May 6, 2004 — Primary care depression treatment fails half the time, a new study shows.

If you’re suffering from depression in the U.S., chances are the only treatment you’ll get is from your primary care doctor. Half the time, that’s not enough, report Cathy Sherbourne, PhD, and colleagues at RAND Corp.

The data come from a study in which the researchers tested ways to improve primary care doctors’ depression treatment. By teaching them better use of psychiatric medication — and by lowering the cost of referral to psychotherapy — they did improve. But overall, primary care wasn’t enough for many people suffering from depression.

“In a diverse sample of depressed patients in managed primary care practices who received two courses of at least minimally appropriate treatment for their depression, almost half remain depressed,” Sherbourne and colleagues report. Their findings appear in the March/April issue of General Hospital Psychiatry.

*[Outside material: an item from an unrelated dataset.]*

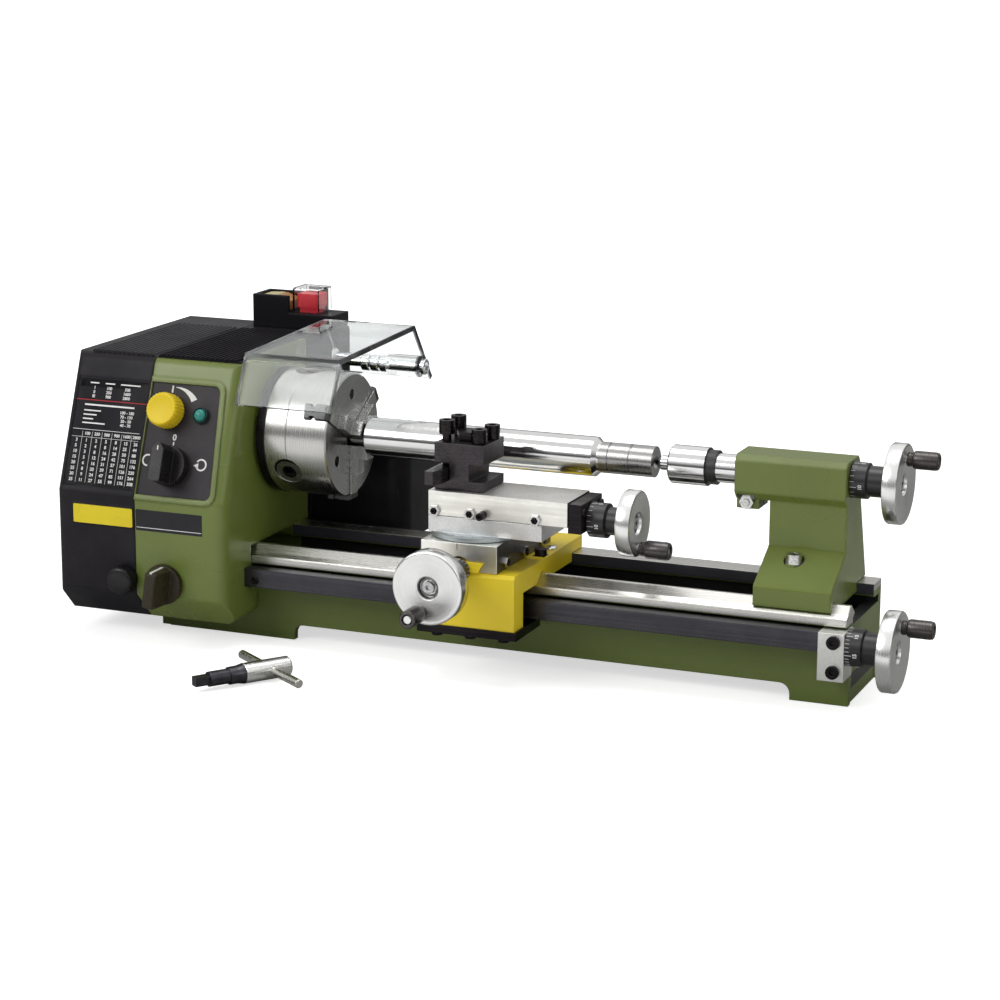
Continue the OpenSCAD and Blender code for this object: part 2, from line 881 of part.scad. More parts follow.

Appropriate Depression Treatment Rare

Sherbourne’s team looked at the records of 1,248 depressed patients. Of these, only 542 people got what the researchers considered “minimally appropriate care.” They defined this as four or more specialty counseling visits in a six-month period, and/or at least two months of properly dosed antidepressants.

Those who got this minimal care usually got a lot more. They averaged not just four, but 12.5 therapy visits in six months. Those who didn’t get minimal care usually got a lot less. They averaged 0.4 therapy visits in six months.

But this minimal care wasn’t enough. Nearly half the patients who got such care — for at least two of three six-month periods — were still depressed 18 months later.

Those who didn’t respond to depression treatment tended to be those who were most depressed and most suicidal. They also tended to have more psychiatric symptoms — especially anxiety. And they were more likely to stop taking their medication before their doctors told them to.

It’s important to note the current guidelines call for continuing depression treatment for at least four to nine months after depression symptoms resolve. This is done to help prevent a relapse.

Unemployment Linked to Depression

Those who didn’t respond to depression treatment also tended to have another thing in common: They were out of work.

It’s likely that being depressed makes it hard to hold down a job. But it might work the other way, too. Having a job may help keep depression at bay.

“Work itself may be ‘therapeutic,'” Sherbourne and colleagues note. “One might evaluate whether employment rehabilitation coupled with more traditional medical therapies will increase the rate of recovery in such patients.”

Needed: Change in Depression Treatment System

Most people with depression have few options other than to see their primary care doctor. So what can be done?

There’s strong evidence that people suffering “treatment-resistant” depression need both medication and psychotherapy.

Sherbourne and colleagues conclude that it will take “either marked changes in the delivery infrastructure to make both treatments available, or grater integration of primary care with mental health specialty practices to facilitate combined treatments.”